Back in the early 2000s lots of websites had an unauthenticated "guestbook" feature where visitors could leave a message. As soon as Google and page rank became a thing bots would drive by and leave links to the website they were promoting. The idea was to increase the number of backlinks and thus improve your Google rank.

The fix to this was shockingly simple. Add an input box with a standard name like "title" and then hide it with CSS. The bots would always provide a value for every input. If you saw a value for your hidden input you returned 200 but never added the post to your website.


I implemented this very technique last year after getting some crypto spam on the guestbook of my personal website. It works like a charm.

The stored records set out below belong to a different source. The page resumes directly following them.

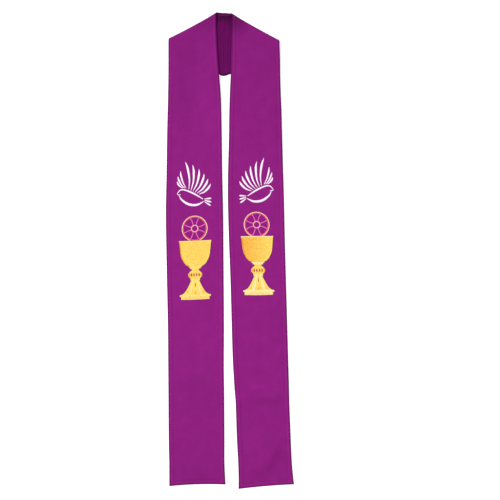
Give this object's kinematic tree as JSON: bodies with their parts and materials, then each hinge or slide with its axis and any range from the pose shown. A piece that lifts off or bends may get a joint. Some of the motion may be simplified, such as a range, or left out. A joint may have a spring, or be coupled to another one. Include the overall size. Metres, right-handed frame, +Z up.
{
  "type": "clergy stole",
  "caption": "Lined vestment stole laid flat, two long bands folded over at the shoulders and joined at the centre back.",
  "frame": {"origin": "on the surface that the stole lies on, under the middle of its outline", "axes": "+X to the right across the bands, +Y from the hems to the neck, +Z up, out of the surface"},
  "size_m": [0.3248, 1.208, 0.0079],
  "materials": {
    "face_cloth": "matte plain-weave polyester, violet purple",
    "lining_cloth": "thin smooth polyester lining, deeper violet",
    "white_thread": "glossy white embroidery thread",
    "gold_thread": "glossy yellow gold embroidery thread",
    "pale_gold_thread": "glossy pale gold embroidery thread",
    "red_thread": "glossy red embroidery thread",
    "rose_thread": "glossy rose pink embroidery thread"
  },
  "bodies": {
    "root": {"face_left": "face_cloth", "lining_left": "lining_cloth", "face_right": "face_cloth", "lining_right": "lining_cloth"}
  },
  "joints": []
}
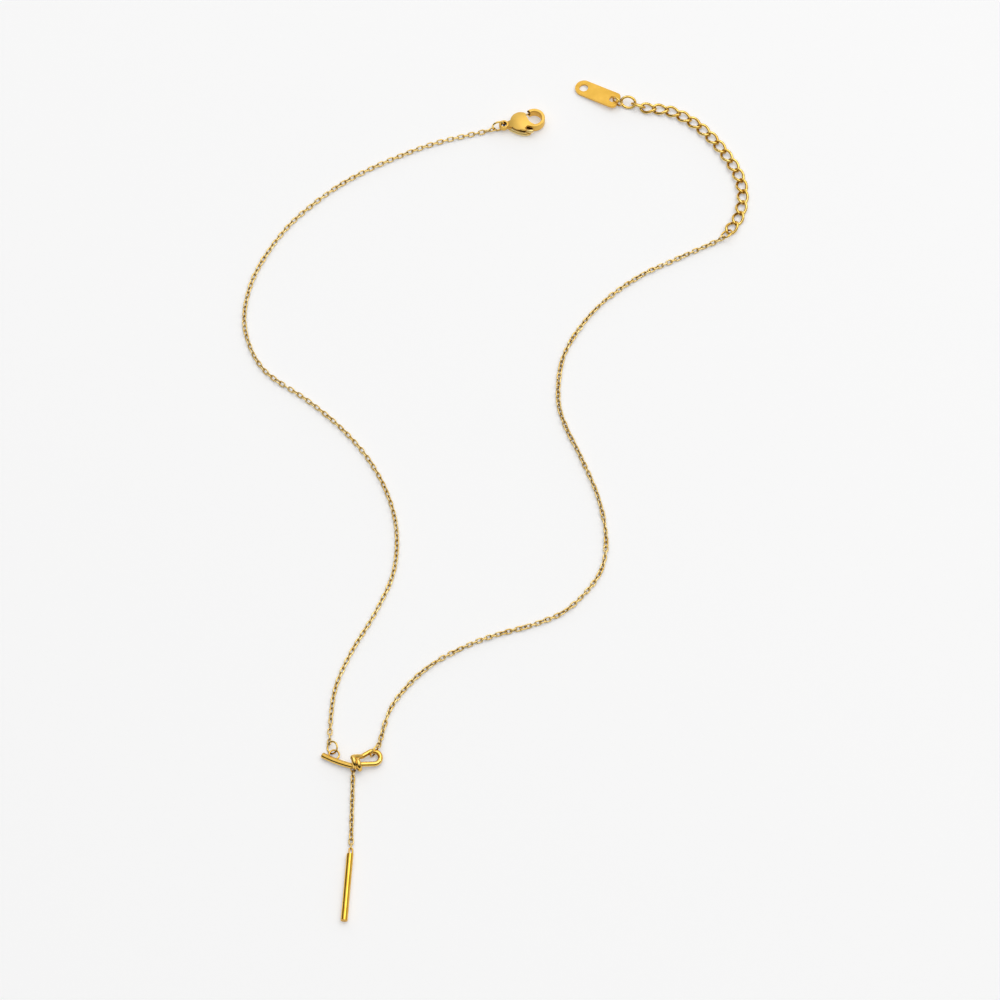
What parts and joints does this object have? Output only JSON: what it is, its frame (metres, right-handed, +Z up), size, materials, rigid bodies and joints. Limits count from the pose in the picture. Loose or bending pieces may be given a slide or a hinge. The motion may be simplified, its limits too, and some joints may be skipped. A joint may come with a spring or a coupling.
{
  "type": "tassel necklace",
  "caption": "Fine chain necklace with a knotted wire pendant, a chain drop ending in a bar, a lobster clasp and an extender chain with an end tag, lying flat.",
  "frame": {"origin": "centre of the footprint, on the surface that the necklace lies on", "axes": "+X to the right as laid out, from the left strand to the extender; +Y from the drop bar towards the clasp; +Z up off the surface"},
  "size_m": [0.1062, 0.1937, 0.0033],
  "materials": {
    "gold": "polished gold colour"
  },
  "bodies": {
    "necklace": {"clasp_body": "gold", "clasp_pin": "gold", "clasp_ring": "gold", "left_chain": "gold", "left_ring": "gold", "knot_pendant": "gold", "right_ring": "gold", "right_chain": "gold", "extender_ring": "gold", "extender_link_1": "gold", "extender_link_2": "gold", "extender_link_3": "gold", "extender_link_4": "gold", "extender_link_5": "gold", "extender_link_6": "gold", "extender_link_7": "gold", "extender_link_8": "gold", "extender_link_9": "gold", "extender_link_10": "gold", "extender_link_11": "gold", "extender_link_12": "gold", "extender_link_13": "gold", "extender_link_14": "gold", "extender_link_15": "gold", "extender_link_16": "gold", "extender_link_17": "gold", "extender_link_18": "gold", "tag_ring": "gold", "end_tag": "gold", "drop_bar": "gold", "drop_link_1": "gold", "drop_link_2": "gold", "drop_link_3": "gold", "drop_link_4": "gold", "drop_link_5": "gold", "drop_link_6": "gold", "drop_link_7": "gold", "drop_link_8": "gold", "drop_link_9": "gold", "drop_link_10": "gold", "drop_link_11": "gold", "drop_link_12": "gold", "drop_link_13": "gold", "drop_link_14": "gold", "drop_link_15": "gold", "drop_link_16": "gold"},
    "lever": {"clasp_lever": "gold"}
  },
  "joints": [
    {"name": "lever_hinge", "type": "hinge", "parent": "necklace", "child": "lever", "pos_m": [0.00514, 0.08582, 0.0013], "axis": [0, 0, -1], "range_deg": [0, 25], "stiffness_Nm_per_rad": 0.0005, "springref_deg": -11.46}
  ]
}
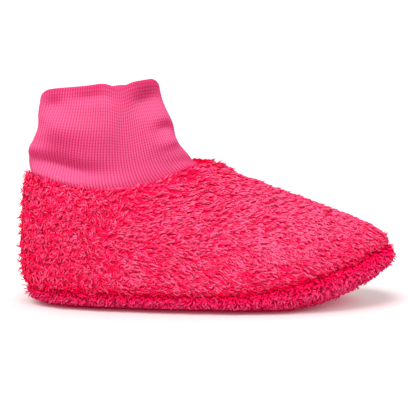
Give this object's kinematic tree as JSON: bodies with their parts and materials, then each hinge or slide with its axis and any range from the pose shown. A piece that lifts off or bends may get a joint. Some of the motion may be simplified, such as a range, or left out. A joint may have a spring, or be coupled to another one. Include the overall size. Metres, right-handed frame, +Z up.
{
  "type": "baby bootie",
  "caption": "Soft plush baby bootie with a tall double-layer rib-knit cuff, a plush sole that turns up at the toe and a padded insole.",
  "frame": {"origin": "On the floor under the middle of the bootie, at the centre of its length and width.", "axes": "+X from the heel to the toe, +Y to the wearer's left side, +Z up out of the cuff."},
  "size_m": [0.1299, 0.0538, 0.0782],
  "materials": {
    "upper_plush": "soft tufted pile",
    "sole_plush": "soft tufted pile",
    "wadding": "matte fibre wadding",
    "lining_jersey": "smooth knit",
    "rib_knit": "matte rib knit",
    "sewing_thread": "spun thread"
  },
  "bodies": {
    "root": {"upper_left": "upper_plush", "upper_right": "upper_plush", "outsole": "sole_plush", "sole_wadding": "wadding", "insole": "lining_jersey", "lining_left": "lining_jersey", "lining_right": "lining_jersey", "rib_cuff": "rib_knit", "vamp_seam_stitches": "sewing_thread", "heel_seam_stitches": "sewing_thread", "sole_seam_stitches": "sewing_thread", "collar_seam_stitches": "sewing_thread", "cuff_closing_stitches": "sewing_thread", "lining_seam_stitches": "sewing_thread"}
  },
  "joints": []
}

This is bringing me back to running my own site back in the day.


I needed a new github account the other day. The "are you human tests" were so hard that I almost gave up. I think a new way to do this will be needed soon.


Great high-level overview. One of the challenges about learning about bot detection is that it's adversarial, and revealing info about your techniques can help the attackers evade you.

I do work on a bot detection product, and I've seen some group chats where crackers are sharing notes about how they're evading detection tools. The more unnerving part is that the public groups are less serious, and there are certainly better private groups aiming at anything with a good financial reward.


I'm curious about how this world will evolve in the era of AI agents/MCP. It is not entirely unlikely that AI agents will have access to limited wallets etc to facilitate a broader set of use cases. In that case, a one shot solution to bot vs. human may not make sense, and a more nuanced human/bot-we-like/bot-we-don't-like may be needed by corporations. This would esp be the case for unofficial MCP servers that would use technologies like headless browsing etc to support an API.


I'm not sure I understand the mental model you're basing your inferences on, but my model leads to a far different outcome:

If you've got a good enough bot and it's pre-qualified to spend money, then it can use the special "register as a bot" API and provide personal information and whatever else I want to understand that there is a "real human" behind the curtain. A credit card alone is not enough, they can be (trivially) stolen. The way I see it using agentic bots will ultimately require you to provide more personal details than an actual human would.


If I'm running bots that reliably evade bot detection, what would motivate me to provide all that information when I could just ... not?


"robots spending money" has already been going since the 1980s in algorithmic trading.


Maybe I missed it, but I didn't see a mention of the permanent token cell network providers inject into client requests. Knowing what these are and mocking them is another thing a bot might do to impersonate a real device.


Does anyone know of a good reference on the topic of fingerprinting?


https://github.com/gautamkrishnar/nothing-private

Recently used DDG browser it just cant get some sites to clear! Try the flame button. But still logged in after few browser data clearing.

Are company resorting to this kinda tactic to keep user remembered. Its a major booking for lodging site!!!

Qubes OS seems more and more attractive.


https://abrahamjuliot.github.io/creepjs/ https://github.com/abrahamjuliot/creepjs

Usually my go to. The readme, source code and GitHub issues are great source of information, and the website itself is useful to test against.

edit:

For anything network fingerprinting related, especially censorship related I usually browse https://github.com/net4people/bbs/issues


I liked the depiction of different TCP SYN packets ;)


How do systems like OpenAI Operator bypass bot protection for the entire web?